On the whole these meetings were a very valuable part of the awareness campaign to make sure people have the information they need to cast a vote.

Survey results

Since the round of meetings, the first results of another component of the levy awareness programme have been reported. A national survey of woodlot owner opinion was conducted towards the end of the round of meetings to gauge opinion on the levy and how it should be invested. The survey was an initiative which came through the NZFFA and was conducted by the professional polling organisation Colmar Brunton.

An initial sample survey in September indicated most woodlot owners were not sufficiently aware of the levy to make an informed vote.

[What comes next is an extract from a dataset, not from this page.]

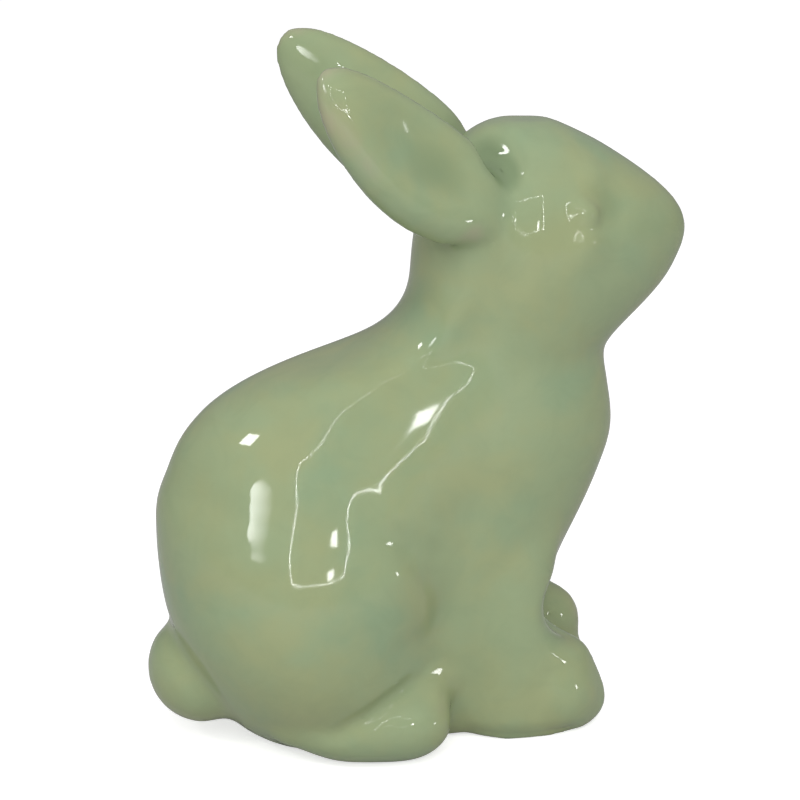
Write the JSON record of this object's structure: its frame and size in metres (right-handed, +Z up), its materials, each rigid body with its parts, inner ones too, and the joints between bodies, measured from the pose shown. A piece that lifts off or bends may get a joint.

In the follow-up survey, completed in mid-December, a majority of respondents say they now have enough understanding of the levy to vote with confidence. Most of the respondents said they feel either quite positive or extremely positive about the levy.

While Geoff Thompson says it is good to get such an endorsement ahead of the levy vote, he looks forward to the final report to see what the Levy Trust needs to take on board about which priority investments woodlot owners would like. The survey is one of the valuable methods we can use to fine-tune how we allocate the levy dollars to make sure all sectors of the forest industry know they are benefitting.

The levy vote takes place from 15 March to 19 April 2019. Anyone who will potentially pay the levy during the six-year life of the next Levy Order, which is from 2019 to 2024, will be entitled to vote. There is a fuller explanation about the levy vote and eligibililty on the website It is important that we get a good turnout from the small-scale foresters, as well as the big forestry interests.